2) how to come up with reasonable budgets for myself based on my income -- how much do I need to save vs. can blow on partying and trips to Europe?

Well, obviously the first step is to make sure your annual budget balances. Plenty of books and tools to do that, but I just use spreadsheets and GNUCash. You can budget post tax, but I like to do pre-tax so I can evaluate various options like renting vs buying a home.

As a young person you probably don't have a lot of recorded data to go by.. All Your Worth gives a big picture budget to jumpstart your planning: 50 percent needs, 30 percent wants and 20 percent savings. If you need more detail, the BLS publishes data on consumer spending, but it's averaged out over a lot of households, so individual data points may not make much sense. IIRC, it provides bigger picture data as well, so don't have to pay attention to individual line items like "grapes, dried" etc.

3) how to make money stuff a little more fun instead of filling me with an overwhelming sense of BOREDOM and feeling like I'm turning into a pb&j-luncher.

Set goals for yourself. Generally these PB&J guys are extreme early retirement people with a twinge of Asperger's, who consider the same meal every day a feature not a bug. Recognize that people value experiences more than things, and that you probably put a premium on diversity. Set large and small goals to have a lifetime of experiences, and budget to make them happen. Set goals for retirement, but not just retirement.

Automate the mundane shit. Autobill pay is a wonderful thing as is direct deposit -- never forget to deposit your paycheck or pay the water bill again!. Tracking is also boring and can be automated. Mint.com is one option, but I just don't like their business model or their security model. GNUCash has two features that significantly help me out: online transaction pull and scheduled transactions. This lets me plan my spending 30 or 90 days out and not get surprised, and saves me the trouble of data entry on those annoying 20 way paycheck expense splts (health insurance, parking permit, taxes, 401 contribution, employer match, vacation time).

I also consider time an important thing to budget, and many of these penny-pinching activities don't pass the hourly wage test. Plus keeping a calendar helps you do the stuff you can't automate, and remember things you may need to do six months or a year from now. Every month has a todo list theme, like taxes or auto insurance or open enrollment.

One other book worth reading I think is Willpower, which outlines some science on the subject. Obviously not everyone's circumstances are outlined by willpower, but it does suggest that making decisions is ego-depleting (consumes willpower) and thus up front planning really helps.

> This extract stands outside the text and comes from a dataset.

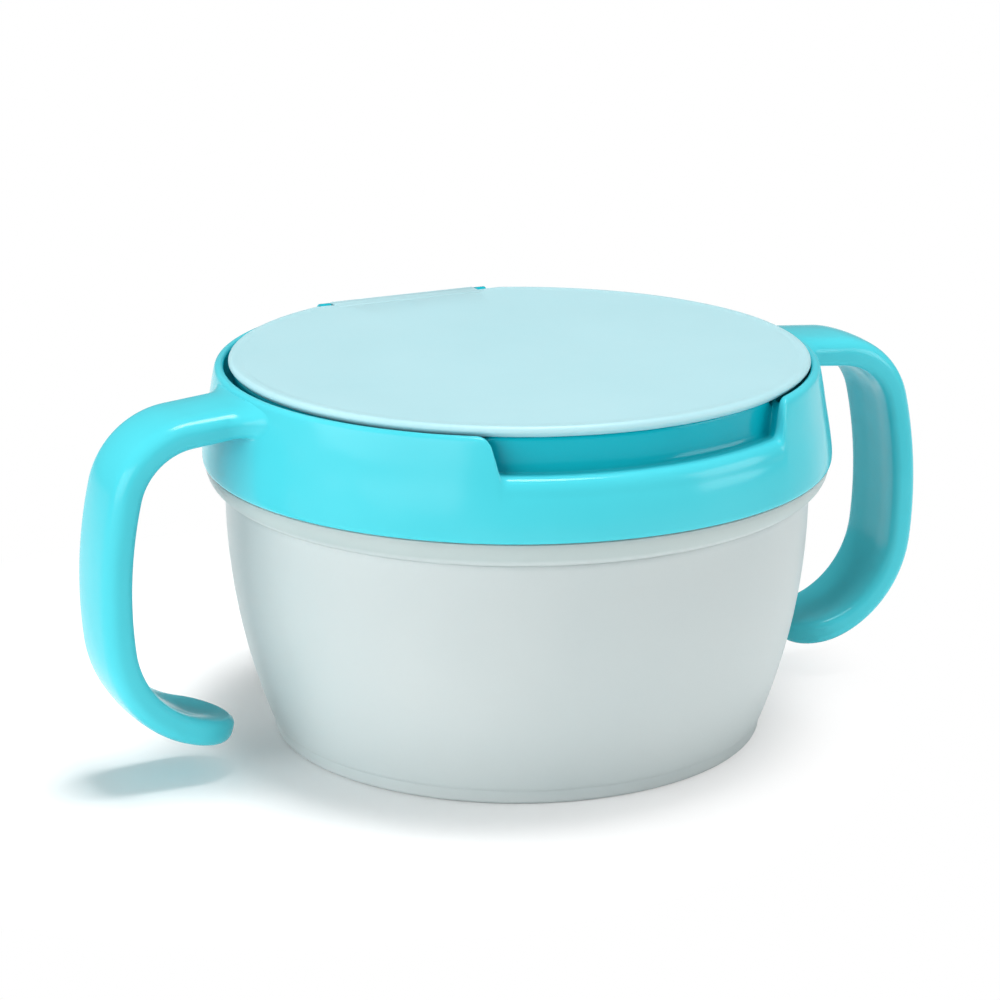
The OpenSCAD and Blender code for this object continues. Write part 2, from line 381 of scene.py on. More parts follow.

I really have no advice on money for expats. If you really think you want to live in Japan long-term, I'd probably save up some for that, and put that narrow topic into ask mefi when it's closer to reality.
posted by pwnguin at 5:59 PM on December 20, 2011


Here is one tip that works but requires discipline. Find the best rewards credit card you can find. If you are into travel, get something like a Capital One Venture card that pays double miles. Pay for everything you possibly can with said credit card. Pay off the credit card every month. NO EXCEPTIONS. Never buy something you can't afford to pay for in cash. Get free plane tickets. Build credit. Win.